The magical doors through which Saeed and Nadia go are hard to find at first and seem like either wishful rumors or euphemisms for smuggling. Their first experience of going through a door—from their own country to Mykonos—is likened both to dying and to being born: “It was said in those days that the passage was both like dying and being born, and indeed Nadia experienced a kind of extinguishing as she entered the blackness and a gasping struggle as she fought to exit it” (98). The doors become more commonplace as the novel goes on, however, so that they are eventually known not only to an underground network but to government officials as well. By the time that Saeed and Nadia are in London, the existence of the doors is acknowledged—although grudgingly—as a new reality: “Perhaps [government officials] had grasped that the doors would not be closed, and new doors would continue to open, and they had understood that the denial of coexistence would have required one party to cease to exist” (164).
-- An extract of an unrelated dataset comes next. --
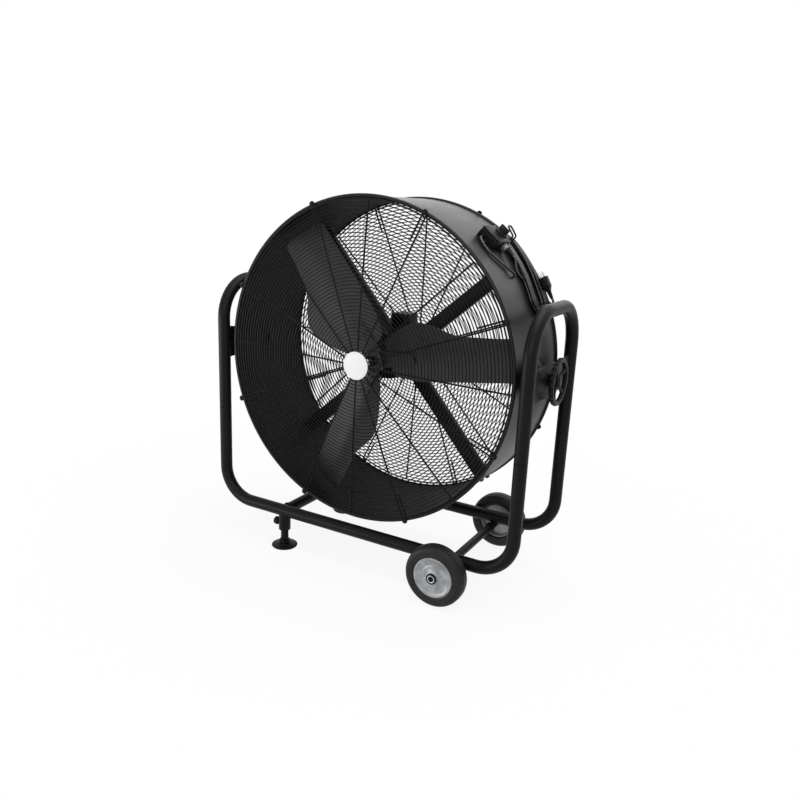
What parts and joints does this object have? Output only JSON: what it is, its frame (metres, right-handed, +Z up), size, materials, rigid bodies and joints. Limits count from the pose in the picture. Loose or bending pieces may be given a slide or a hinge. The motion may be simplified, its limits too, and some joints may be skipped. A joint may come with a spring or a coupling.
{
  "type": "drum fan",
  "caption": "Tilting drum fan: black steel drum with wire grilles, bladed rotor and motor, hung between tube arches on a base with wheels, levelling feet and a wound mains cord.",
  "frame": {"origin": "on the floor, under the middle of the drum, at the crossing of the fan's axis plane and the tilt axis plane", "axes": "+Z up; the fan blows towards -Y; +X towards the side with the wheels and the tilt handwheel; +Y points to the rear grille"},
  "size_m": [1.0936, 0.5346, 1.124],
  "materials": {
    "frame_paint": "semi-gloss black powder coat on tube",
    "drum_paint": "semi-gloss black powder coat on rolled sheet",
    "wire_paint": "black powder coat on wire",
    "blade_paint": "satin black paint on pressed sheet",
    "grey_steel": "satin grey steel",
    "zinc": "bright zinc plate",
    "tyre": "black rubber tread",
    "black_plastic": "matte black moulding",
    "nylon": "natural nylon",
    "badge": "plain white disc",
    "copper": "varnished winding",
    "cord": "black PVC sheath"
  },
  "bodies": {
    "frame": {"front_base_tube": "frame_paint", "rear_base_tube": "frame_paint", "left_arch_tube": "frame_paint", "right_arch_tube": "frame_paint", "foot_crossbar": "frame_paint", "wheel_axle": "frame_paint", "left_pivot_plate": "frame_paint", "right_pivot_plate": "frame_paint", "front_foot_socket": "frame_paint", "rear_foot_socket": "frame_paint", "front_axle_nut": "zinc", "rear_axle_nut": "zinc"},
    "front_wheel": {"front_tyre": "tyre", "front_rim": "grey_steel", "front_bush": "nylon"},
    "rear_wheel": {"rear_tyre": "tyre", "rear_rim": "grey_steel", "rear_bush": "nylon"},
    "front_foot": {"front_foot_stem": "grey_steel", "front_foot_pad": "black_plastic"},
    "rear_foot": {"rear_foot_stem": "grey_steel", "rear_foot_pad": "black_plastic"},
    "front_knob": {"front_foot_knob": "black_plastic"},
    "rear_knob": {"rear_foot_knob": "black_plastic"},
    "handwheel": {"tilt_handwheel": "black_plastic"},
    "drum": {"drum_shell": "drum_paint", "front_grille": "wire_paint", "rear_grille": "wire_paint", "badge_disc": "badge", "motor_housing": "frame_paint", "motor_end_cap": "frame_paint", "motor_stator": "copper", "front_bearing": "zinc", "rear_bearing": "zinc", "motor_band": "frame_paint", "motor_arm_1": "frame_paint", "motor_arm_2": "frame_paint", "motor_arm_3": "frame_paint", "motor_arm_4": "frame_paint", "capacitor_box": "frame_paint", "right_pivot_bolt": "zinc", "left_pivot_bolt": "zinc", "right_friction_disc": "black_plastic", "left_friction_disc": "black_plastic", "control_box": "black_plastic", "control_box_cover": "black_plastic", "cord_gland": "grey_steel", "cord_lead": "cord", "cord_hank": "cord", "cord_end": "cord", "motor_lead": "cord", "upper_cord_hook": "wire_paint", "lower_cord_hook": "wire_paint", "power_plug": "black_plastic"},
    "speed_switch": {"speed_knob": "black_plastic"},
    "fan": {"fan_shaft": "zinc", "fan_spider": "frame_paint", "fan_blade_1": "blade_paint", "fan_blade_2": "blade_paint", "fan_blade_3": "blade_paint"}
  },
  "joints": [
    {"name": "drum_tilt", "type": "hinge", "parent": "frame", "child": "drum", "pos_m": [0, 0, 0.644], "axis": [1, 0, 0], "range_deg": [-90, 90]},
    {"name": "fan_spin", "type": "hinge", "parent": "drum", "child": "fan", "pos_m": [0, 0, 0.644], "axis": [0, 1, 0], "continuous": true},
    {"name": "speed_select", "type": "hinge", "parent": "drum", "child": "speed_switch", "pos_m": [0.33178, 0.045, 1.04649], "axis": [0.6361, 0, 0.7716], "range_deg": [0, 135]},
    {"name": "handwheel_turn", "type": "hinge", "parent": "frame", "child": "handwheel", "pos_m": [0.53, 0, 0.644], "axis": [1, 0, 0], "range_deg": [0, 180]},
    {"name": "front_wheel_spin", "type": "hinge", "parent": "frame", "child": "front_wheel", "pos_m": [0.313, -0.233, 0.091], "axis": [0, 1, 0], "continuous": true},
    {"name": "rear_wheel_spin", "type": "hinge", "parent": "frame", "child": "rear_wheel", "pos_m": [0.313, 0.233, 0.091], "axis": [0, 1, 0], "continuous": true},
    {"name": "front_foot_level", "type": "slide", "parent": "frame", "child": "front_foot", "axis": [0, 0, -1], "range_m": [-0.015, 0.04]},
    {"name": "rear_foot_level", "type": "slide", "parent": "frame", "child": "rear_foot", "axis": [0, 0, -1], "range_m": [-0.015, 0.04]},
    {"name": "front_knob_turn", "type": "hinge", "parent": "frame", "child": "front_knob", "pos_m": [-0.295, -0.177, 0.08], "axis": [1, 0, 0], "range_deg": [0, 180]},
    {"name": "rear_knob_turn", "type": "hinge", "parent": "frame", "child": "rear_knob", "pos_m": [-0.295, 0.177, 0.08], "axis": [1, 0, 0], "range_deg": [0, 180]}
  ]
}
The passage of the doors also changes over the course of the novel, becoming more flexible and less arduous. At the beginning of the novel, Saeed and Nadia understand that they cannot go back through the doors, or they will risk death at the hands of the militants in their country, who know about the doors’ existence. Yet as the doors become more widespread, we also see them being used for purposes other than escape. We see various minor characters using them for purposes as diverse as brief vacations in Rio, reunions at orphanages in Tijuana, and impulsive moves from London to Namibia. All of these stories are happy ones, and none of the characters involved are refugees. The suggestion is not so much that Saeed and Nadia find a place in the world, by the novel’s end, as that displacement becomes an increasingly common condition. The doors seem to symbolize both a powerful new technology and the increasing rootlessness and globalism of our world. 

Nadia’s Robe

Nadia wears a full-length robe throughout the novel, for reasons that do not seem to be quite clear even to her. She tells Saeed, during one of their first conversations, that she wears the robe in order to keep men from harassing her; yet she continues to wear the robe even once they have escaped their country and moved to the tolerant haven of Marin, California. (Nor does the robe even keep her from being molested, as she discovers during a crowded line at the bank while she is still in her country.) Saeed, for his part, is increasingly bothered by her wearing the robe when she is an otherwise unobservant Muslim.

It seems likely that Nadia’s robe is important to her not so much for practical purposes as for symbolic ones. It is a way for her both to preserve her individuality and to maintain some connection to her homeland (which she has otherwise left completely behind). She is an independent, self-contained character, but not necessarily a non-traditional one. It is not so much that she has no need of ritual as that she fulfills this need in her own idiosyncratic way. 

Mobile Phones

Nadia and Saeed are dependent on their mobile phones, especially when they are still in their increasingly war-torn city. When their government turns off all phone signals, as a temporary way to battle militants, they are disoriented both practically and psychologically. Their phones are a way for them to orient themselves (and to find one another), but beyond that they are also an atmospheric connection to the larger world: “In their phones were antennas, and these antennas sniffed out an invisible world, as if by magic, a world that was all around them, and also nowhere, transporting them to places distant and near, and to places that had never been and would never be” (35).

Mobile phones are an ordinary sort of magic to which most of us, at this point, are accustomed. Unlike the doors in this novel, they do not strike us as surreal. Yet their ubiquity in the novel serves to pave the way for the surrealism of the doors and to make the doors seem like a possible reality in our near future. The doors, in turn, serve to emphasize the strange and magical qualities of mobile phones, by seeming like an only slightly more extreme version of them. Like the doors, the phones are a portal to a larger world and are a powerful and even life-altering technology. Like the doors, they can be used for both good and sinister purposes.